Both attacks were claimed by the Islamic State (IS) group, whose activities in Syria and Iraq lured thousands of jihadists from Europe.

Nemmouche and Bendrer, investigators say, met nearly a decade ago while serving time in a prison in Salon-de-Provence, southern France, where they were both described as “radicalized” inmates who tried to win others over.

Bendrer was arrested in Marseille seven months after the Jewish Museum attack and charged as Nemmouche’s accomplice.

Although he was jailed for five years in September by a French court for attempted extortion, he was transferred to Belgium for the trial.

Jailer of hostages

Nemmouche is expected to face a separate trial in France for holding French journalists hostage in Syria after being charged in November.

The former hostages are expected to testify about Nemmouche’s character during the Brussels trial, despite the defense arguing that theirs is a separate case.
Lawyers for Mehdi Nemmouche, a French suspect in the Brussels Jewish museum attack, Henri Laquay, center, and Sebastien Courtoy, right, speak with the media at the Palace of Justice in Brussels on Thursday, September 21, 2017. (AP Photo/Virginia Mayo)

Nemmouche is said to have voiced admiration for Mohamed Merah, who murdered a Jewish father, his two children and an eight-year-old girl in a 2012 attack on a Jewish school in the southern French city of Toulouse.

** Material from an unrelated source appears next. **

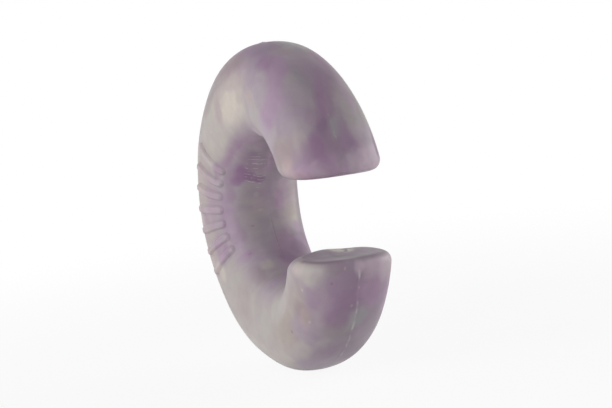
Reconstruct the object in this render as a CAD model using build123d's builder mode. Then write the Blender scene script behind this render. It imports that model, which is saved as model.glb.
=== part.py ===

Belgian Jewish leader Yohan Benizri told AFP he feared Nemmouche’s lawyers Sebastien Courtoy and Henri Laquay will try to “play down” the anti-Semitic nature of the museum attack.

The defense team, Benizri added, may even try to “twist” the facts by repeating “totally far-fetched” claims that Israel’s intelligence service Mossad staged the attack.

“We don’t want Mehdi Nemmouche to become a star. He is a terrorist,” said Benizri, who heads the Belgian Federation of Jewish Organizations.

Courtoy himself suggested Israeli agents could be behind the attack when he spoke at a pre-trial hearing on December 20.

“There was the same kind of talk in conspiracy and anti-Semitic circles after the September 11 attacks in the United States,” Benizri warned.